The Reviews Are In:
“Relentless and fascinating. It … will now haunt us all.”
—Janet Maslin, The New York Times
“A supremely brave and focused book."
—Atlanta Magazine
“A formidably researched, powerfully written, wrenchingly detailed narrative of the mistreatment of millions of blacks in America, mistreatment that kept African-Americans in shackles of the body and mind long after slavery had officially ended.”
—Publishers Weekly Starred Review
“A devastating picture of the ugly and outrageous practices that kept tens of thousands of Black Americans enslaved until the onset of World War II. Slavery By Another Name is a passionate, highly impressive and hugely important book."
—David J. Garrow, author of the Bearing the Cross: Martin Luther King Jr. and the Southern Christian Leadership Conference, winner of the Pulitzer Prize
"This groundbreaking book illuminates black Americans' lingering suspicions of the criminal justice system. The false imprisonment of black men has its history in an ignominious economic system that depended on coerced labor and didn't flinch from savagery toward fellow human beings.

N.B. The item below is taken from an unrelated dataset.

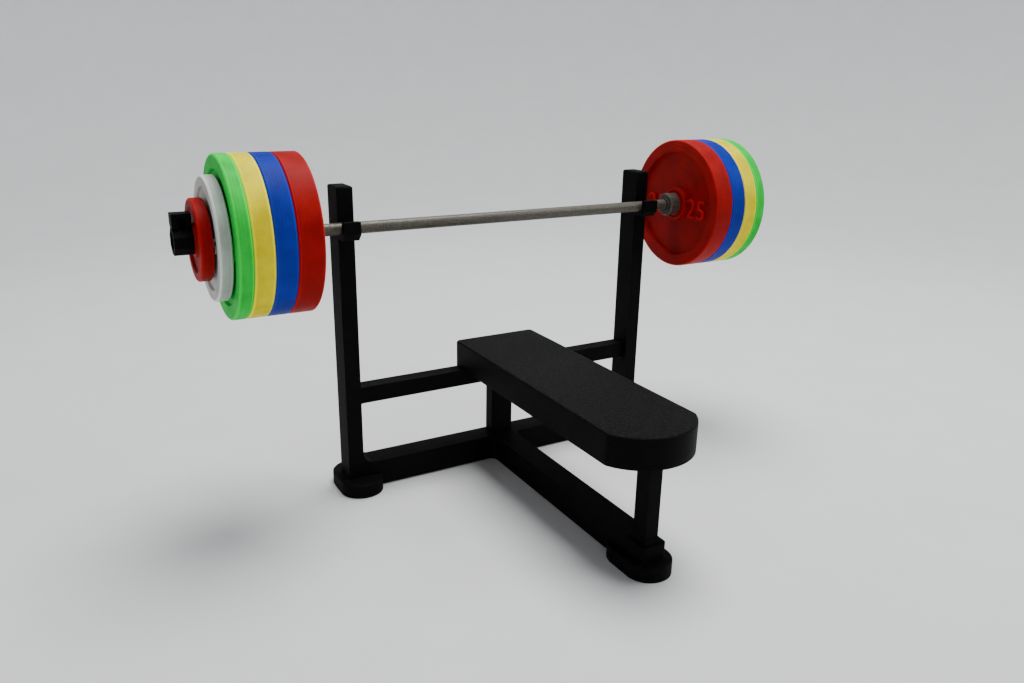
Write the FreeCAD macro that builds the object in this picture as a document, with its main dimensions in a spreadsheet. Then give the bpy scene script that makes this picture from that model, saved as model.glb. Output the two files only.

Blackmon's exhaustive reportage should put an end to the oft-repeated slander that black Americans tend toward lawlessness."
—Cynthia Tucker, editorial page editor of the Atlanta Journal-Constitution and 2007 winner of the Pulitzer Prize
Read more about Douglas A. Blackmon, excerpts and images from the book, comments from readers and even more reviews from around the country.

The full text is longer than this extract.